======== Collected data ========

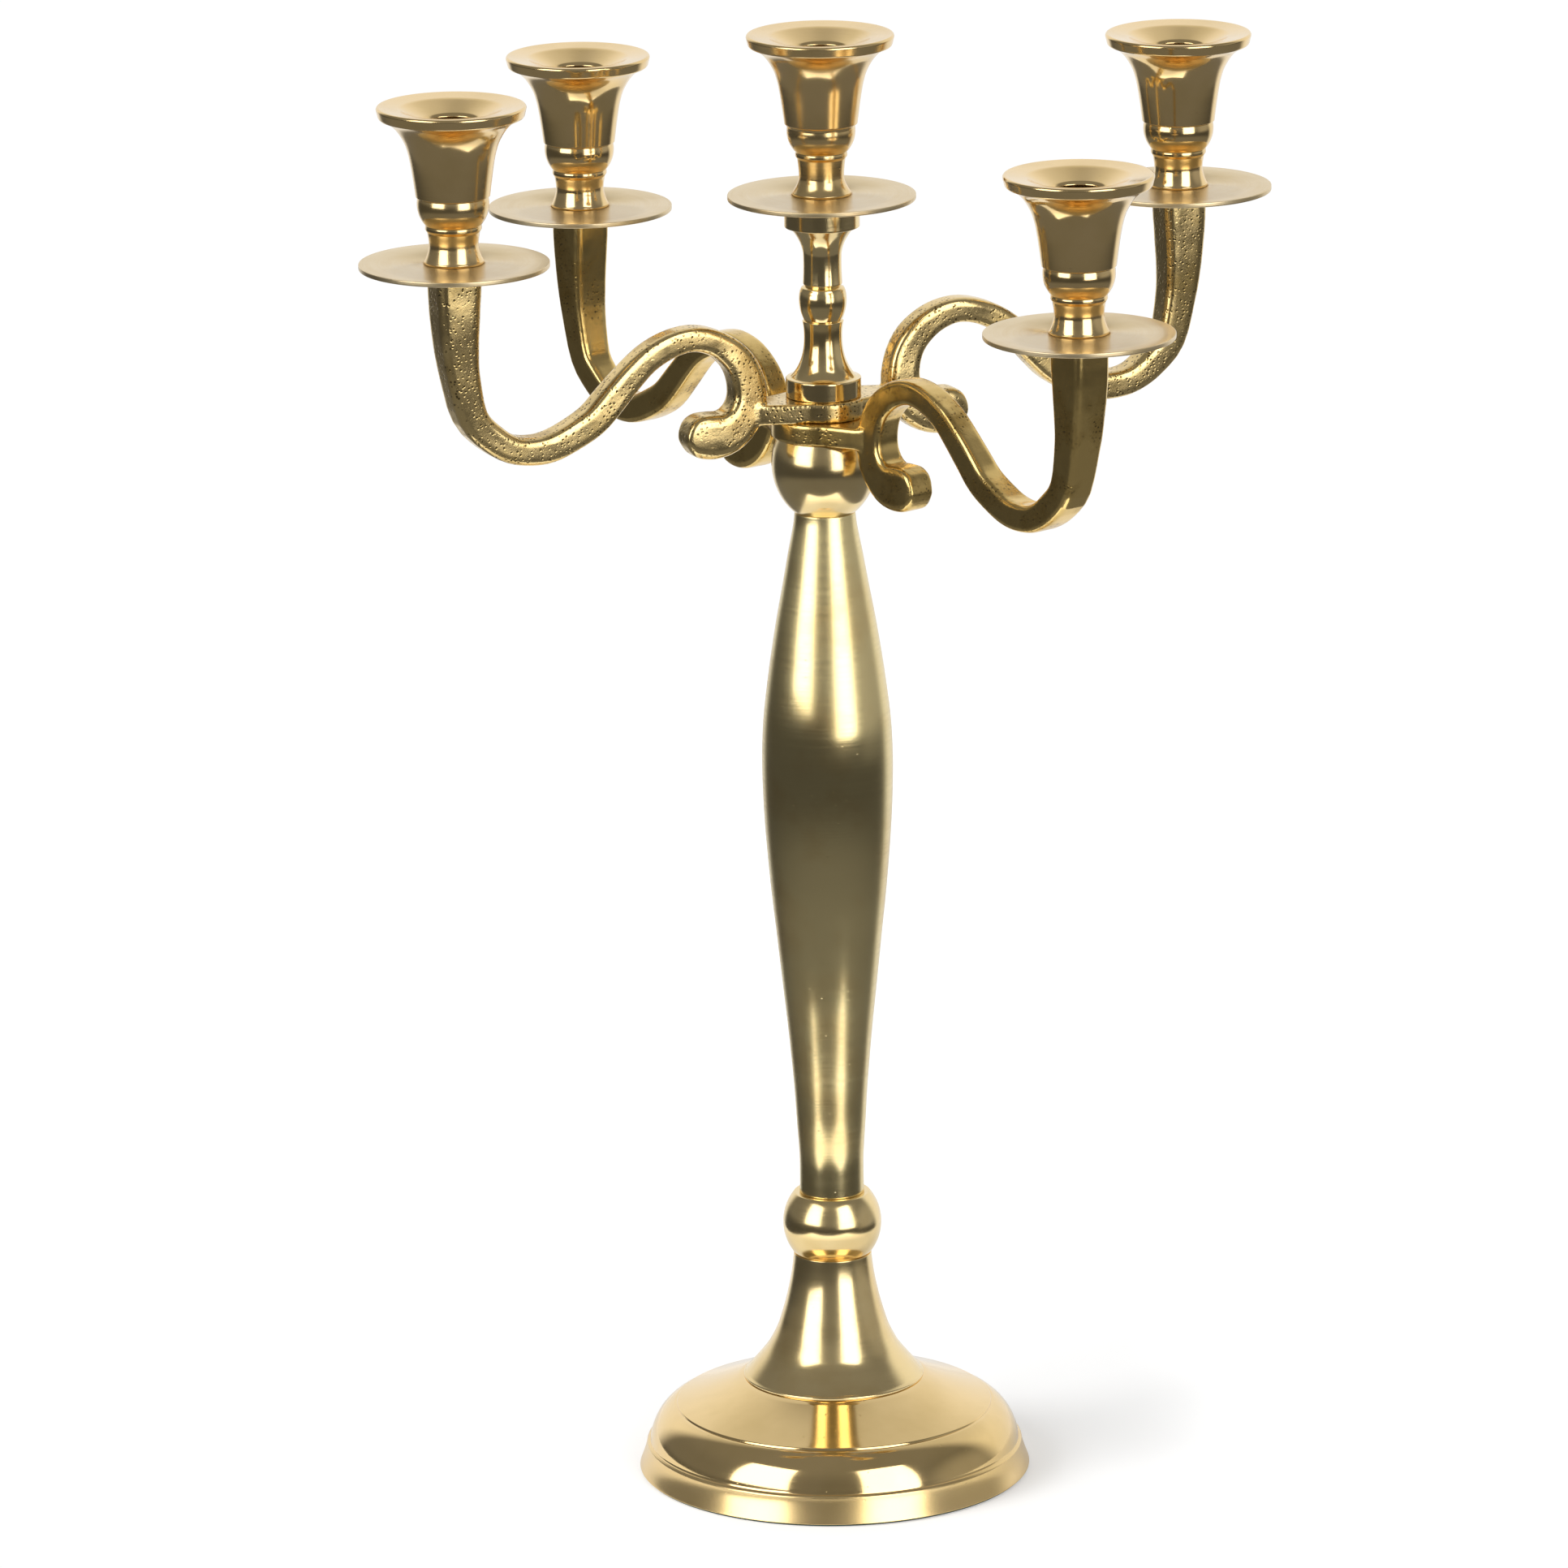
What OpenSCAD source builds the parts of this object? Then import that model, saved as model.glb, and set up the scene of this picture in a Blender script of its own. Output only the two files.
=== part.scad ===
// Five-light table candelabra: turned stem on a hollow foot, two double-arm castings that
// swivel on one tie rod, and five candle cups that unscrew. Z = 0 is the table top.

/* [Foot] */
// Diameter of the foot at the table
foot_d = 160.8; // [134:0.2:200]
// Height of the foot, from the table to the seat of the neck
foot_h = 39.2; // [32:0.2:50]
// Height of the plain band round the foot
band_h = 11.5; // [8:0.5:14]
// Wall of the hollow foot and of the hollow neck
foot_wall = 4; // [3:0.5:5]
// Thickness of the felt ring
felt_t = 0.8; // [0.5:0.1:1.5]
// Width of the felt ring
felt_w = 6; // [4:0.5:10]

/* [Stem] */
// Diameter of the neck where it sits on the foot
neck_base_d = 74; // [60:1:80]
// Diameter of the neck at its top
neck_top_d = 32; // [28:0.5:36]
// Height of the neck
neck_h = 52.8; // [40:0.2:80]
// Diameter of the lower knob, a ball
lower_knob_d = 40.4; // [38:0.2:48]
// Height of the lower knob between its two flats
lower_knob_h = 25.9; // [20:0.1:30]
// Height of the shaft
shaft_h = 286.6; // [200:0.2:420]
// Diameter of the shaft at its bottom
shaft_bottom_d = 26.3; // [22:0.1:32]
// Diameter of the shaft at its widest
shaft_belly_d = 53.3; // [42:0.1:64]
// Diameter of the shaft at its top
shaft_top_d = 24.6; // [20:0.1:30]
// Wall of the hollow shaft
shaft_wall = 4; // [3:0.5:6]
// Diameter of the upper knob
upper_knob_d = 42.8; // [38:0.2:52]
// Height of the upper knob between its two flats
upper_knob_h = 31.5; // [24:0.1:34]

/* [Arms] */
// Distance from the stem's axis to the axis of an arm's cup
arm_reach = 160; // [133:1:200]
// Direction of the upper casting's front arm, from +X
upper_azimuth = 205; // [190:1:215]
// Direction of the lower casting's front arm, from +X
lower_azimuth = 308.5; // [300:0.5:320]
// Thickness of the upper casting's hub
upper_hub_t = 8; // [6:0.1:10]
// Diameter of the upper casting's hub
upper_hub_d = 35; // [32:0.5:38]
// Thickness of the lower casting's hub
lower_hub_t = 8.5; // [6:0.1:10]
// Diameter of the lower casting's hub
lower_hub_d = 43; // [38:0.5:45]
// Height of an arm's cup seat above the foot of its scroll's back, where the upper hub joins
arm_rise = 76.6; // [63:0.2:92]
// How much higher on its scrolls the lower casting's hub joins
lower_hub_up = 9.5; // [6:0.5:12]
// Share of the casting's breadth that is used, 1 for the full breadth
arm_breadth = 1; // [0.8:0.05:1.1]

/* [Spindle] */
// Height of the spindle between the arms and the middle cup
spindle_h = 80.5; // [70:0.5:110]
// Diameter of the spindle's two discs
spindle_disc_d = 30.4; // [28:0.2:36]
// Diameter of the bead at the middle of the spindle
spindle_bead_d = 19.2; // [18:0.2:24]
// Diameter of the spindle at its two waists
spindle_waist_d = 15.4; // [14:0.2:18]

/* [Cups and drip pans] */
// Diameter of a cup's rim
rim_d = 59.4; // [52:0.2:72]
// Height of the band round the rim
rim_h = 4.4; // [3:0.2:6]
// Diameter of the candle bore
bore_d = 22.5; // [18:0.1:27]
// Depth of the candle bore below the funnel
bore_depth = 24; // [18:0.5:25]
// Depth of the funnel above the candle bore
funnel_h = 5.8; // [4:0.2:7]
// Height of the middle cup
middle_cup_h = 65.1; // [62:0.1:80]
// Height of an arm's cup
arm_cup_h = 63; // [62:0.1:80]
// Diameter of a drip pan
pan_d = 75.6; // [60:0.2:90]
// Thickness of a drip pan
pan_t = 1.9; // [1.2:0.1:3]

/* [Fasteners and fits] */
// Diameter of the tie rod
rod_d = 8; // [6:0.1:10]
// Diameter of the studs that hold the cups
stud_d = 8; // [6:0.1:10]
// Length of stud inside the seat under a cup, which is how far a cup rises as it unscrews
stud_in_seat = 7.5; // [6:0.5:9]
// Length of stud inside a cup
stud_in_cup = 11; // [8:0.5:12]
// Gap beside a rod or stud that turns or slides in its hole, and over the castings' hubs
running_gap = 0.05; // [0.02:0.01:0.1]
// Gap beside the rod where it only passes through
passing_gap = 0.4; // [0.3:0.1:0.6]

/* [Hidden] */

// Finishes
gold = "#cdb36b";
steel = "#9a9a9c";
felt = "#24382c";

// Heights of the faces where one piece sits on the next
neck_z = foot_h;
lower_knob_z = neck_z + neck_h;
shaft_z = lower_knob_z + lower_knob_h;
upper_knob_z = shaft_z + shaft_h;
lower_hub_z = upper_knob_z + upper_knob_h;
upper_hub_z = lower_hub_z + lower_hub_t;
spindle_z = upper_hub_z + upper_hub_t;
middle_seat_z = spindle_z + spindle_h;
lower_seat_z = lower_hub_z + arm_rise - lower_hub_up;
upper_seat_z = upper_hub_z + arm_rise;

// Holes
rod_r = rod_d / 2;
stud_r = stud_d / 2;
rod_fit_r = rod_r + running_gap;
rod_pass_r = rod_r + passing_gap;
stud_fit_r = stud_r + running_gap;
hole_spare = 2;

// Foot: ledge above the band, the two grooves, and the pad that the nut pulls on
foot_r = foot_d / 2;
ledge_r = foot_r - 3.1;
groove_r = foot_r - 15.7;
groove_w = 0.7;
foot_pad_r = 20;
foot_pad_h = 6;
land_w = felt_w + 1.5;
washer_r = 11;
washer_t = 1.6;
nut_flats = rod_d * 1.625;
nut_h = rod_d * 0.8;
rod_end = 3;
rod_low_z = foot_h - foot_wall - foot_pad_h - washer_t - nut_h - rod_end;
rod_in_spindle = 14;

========

Repeat every line of the material exactly as given.

Exercise response:
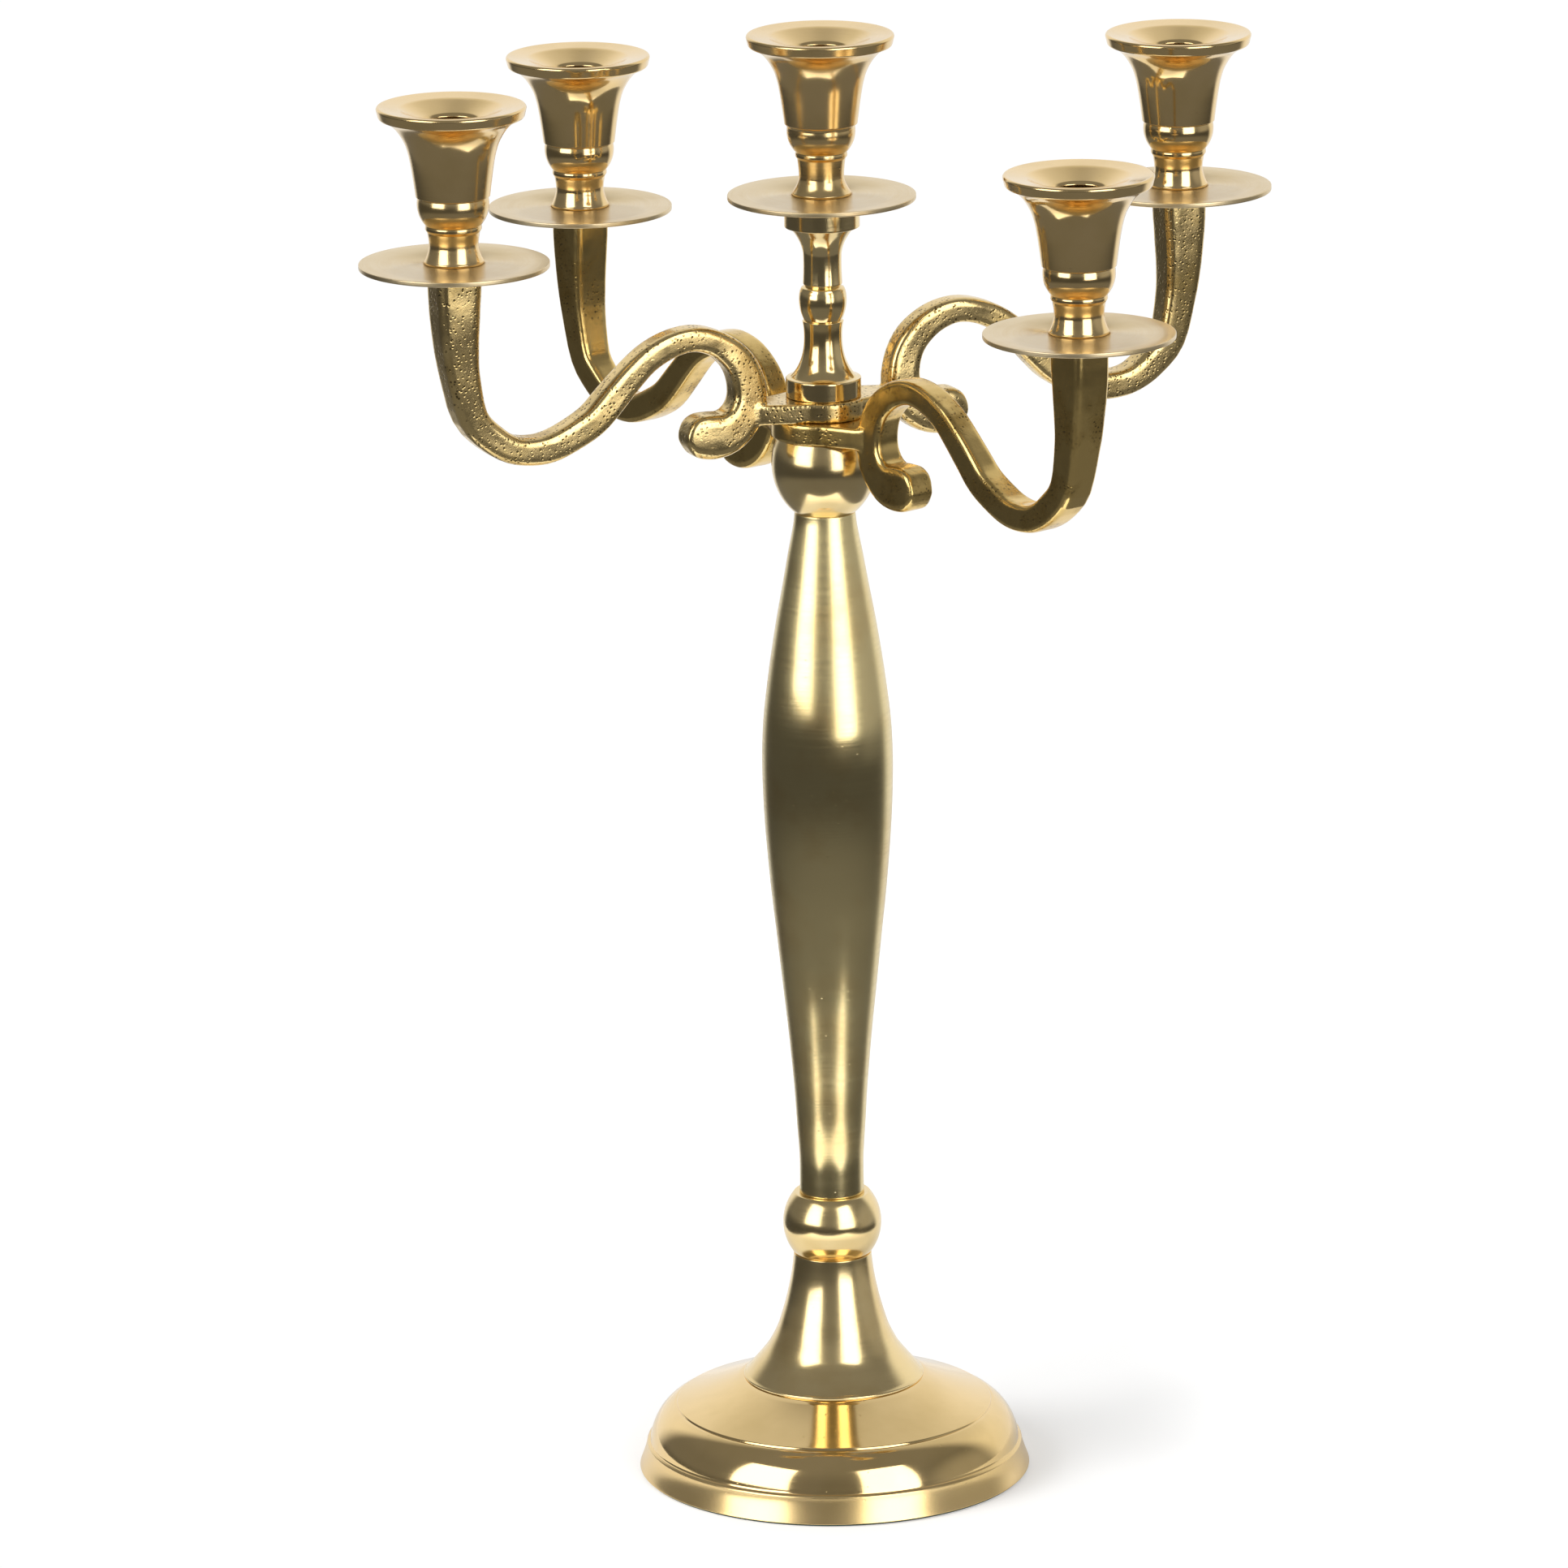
What OpenSCAD source builds the parts of this object? Then import that model, saved as model.glb, and set up the scene of this picture in a Blender script of its own. Output only the two files.
=== part.scad ===
// Five-light table candelabra: turned stem on a hollow foot, two double-arm castings that
// swivel on one tie rod, and five candle cups that unscrew. Z = 0 is the table top.

/* [Foot] */
// Diameter of the foot at the table
foot_d = 160.8; // [134:0.2:200]
// Height of the foot, from the table to the seat of the neck
foot_h = 39.2; // [32:0.2:50]
// Height of the plain band round the foot
band_h = 11.5; // [8:0.5:14]
// Wall of the hollow foot and of the hollow neck
foot_wall = 4; // [3:0.5:5]
// Thickness of the felt ring
felt_t = 0.8; // [0.5:0.1:1.5]
// Width of the felt ring
felt_w = 6; // [4:0.5:10]

/* [Stem] */
// Diameter of the neck where it sits on the foot
neck_base_d = 74; // [60:1:80]
// Diameter of the neck at its top
neck_top_d = 32; // [28:0.5:36]
// Height of the neck
neck_h = 52.8; // [40:0.2:80]
// Diameter of the lower knob, a ball
lower_knob_d = 40.4; // [38:0.2:48]
// Height of the lower knob between its two flats
lower_knob_h = 25.9; // [20:0.1:30]
// Height of the shaft
shaft_h = 286.6; // [200:0.2:420]
// Diameter of the shaft at its bottom
shaft_bottom_d = 26.3; // [22:0.1:32]
// Diameter of the shaft at its widest
shaft_belly_d = 53.3; // [42:0.1:64]
// Diameter of the shaft at its top
shaft_top_d = 24.6; // [20:0.1:30]
// Wall of the hollow shaft
shaft_wall = 4; // [3:0.5:6]
// Diameter of the upper knob
upper_knob_d = 42.8; // [38:0.2:52]
// Height of the upper knob between its two flats
upper_knob_h = 31.5; // [24:0.1:34]

/* [Arms] */
// Distance from the stem's axis to the axis of an arm's cup
arm_reach = 160; // [133:1:200]
// Direction of the upper casting's front arm, from +X
upper_azimuth = 205; // [190:1:215]
// Direction of the lower casting's front arm, from +X
lower_azimuth = 308.5; // [300:0.5:320]
// Thickness of the upper casting's hub
upper_hub_t = 8; // [6:0.1:10]
// Diameter of the upper casting's hub
upper_hub_d = 35; // [32:0.5:38]
// Thickness of the lower casting's hub
lower_hub_t = 8.5; // [6:0.1:10]
// Diameter of the lower casting's hub
lower_hub_d = 43; // [38:0.5:45]
// Height of an arm's cup seat above the foot of its scroll's back, where the upper hub joins
arm_rise = 76.6; // [63:0.2:92]
// How much higher on its scrolls the lower casting's hub joins
lower_hub_up = 9.5; // [6:0.5:12]
// Share of the casting's breadth that is used, 1 for the full breadth
arm_breadth = 1; // [0.8:0.05:1.1]

/* [Spindle] */
// Height of the spindle between the arms and the middle cup
spindle_h = 80.5; // [70:0.5:110]
// Diameter of the spindle's two discs
spindle_disc_d = 30.4; // [28:0.2:36]
// Diameter of the bead at the middle of the spindle
spindle_bead_d = 19.2; // [18:0.2:24]
// Diameter of the spindle at its two waists
spindle_waist_d = 15.4; // [14:0.2:18]

/* [Cups and drip pans] */
// Diameter of a cup's rim
rim_d = 59.4; // [52:0.2:72]
// Height of the band round the rim
rim_h = 4.4; // [3:0.2:6]
// Diameter of the candle bore
bore_d = 22.5; // [18:0.1:27]
// Depth of the candle bore below the funnel
bore_depth = 24; // [18:0.5:25]
// Depth of the funnel above the candle bore
funnel_h = 5.8; // [4:0.2:7]
// Height of the middle cup
middle_cup_h = 65.1; // [62:0.1:80]
// Height of an arm's cup
arm_cup_h = 63; // [62:0.1:80]
// Diameter of a drip pan
pan_d = 75.6; // [60:0.2:90]
// Thickness of a drip pan
pan_t = 1.9; // [1.2:0.1:3]

/* [Fasteners and fits] */
// Diameter of the tie rod
rod_d = 8; // [6:0.1:10]
// Diameter of the studs that hold the cups
stud_d = 8; // [6:0.1:10]
// Length of stud inside the seat under a cup, which is how far a cup rises as it unscrews
stud_in_seat = 7.5; // [6:0.5:9]
// Length of stud inside a cup
stud_in_cup = 11; // [8:0.5:12]
// Gap beside a rod or stud that turns or slides in its hole, and over the castings' hubs
running_gap = 0.05; // [0.02:0.01:0.1]
// Gap beside the rod where it only passes through
passing_gap = 0.4; // [0.3:0.1:0.6]

/* [Hidden] */

// Finishes
gold = "#cdb36b";
steel = "#9a9a9c";
felt = "#24382c";

// Heights of the faces where one piece sits on the next
neck_z = foot_h;
lower_knob_z = neck_z + neck_h;
shaft_z = lower_knob_z + lower_knob_h;
upper_knob_z = shaft_z + shaft_h;
lower_hub_z = upper_knob_z + upper_knob_h;
upper_hub_z = lower_hub_z + lower_hub_t;
spindle_z = upper_hub_z + upper_hub_t;
middle_seat_z = spindle_z + spindle_h;
lower_seat_z = lower_hub_z + arm_rise - lower_hub_up;
upper_seat_z = upper_hub_z + arm_rise;

// Holes
rod_r = rod_d / 2;
stud_r = stud_d / 2;
rod_fit_r = rod_r + running_gap;
rod_pass_r = rod_r + passing_gap;
stud_fit_r = stud_r + running_gap;
hole_spare = 2;

// Foot: ledge above the band, the two grooves, and the pad that the nut pulls on
foot_r = foot_d / 2;
ledge_r = foot_r - 3.1;
groove_r = foot_r - 15.7;
groove_w = 0.7;
foot_pad_r = 20;
foot_pad_h = 6;
land_w = felt_w + 1.5;
washer_r = 11;
washer_t = 1.6;
nut_flats = rod_d * 1.625;
nut_h = rod_d * 0.8;
rod_end = 3;
rod_low_z = foot_h - foot_wall - foot_pad_h - washer_t - nut_h - rod_end;
rod_in_spindle = 14;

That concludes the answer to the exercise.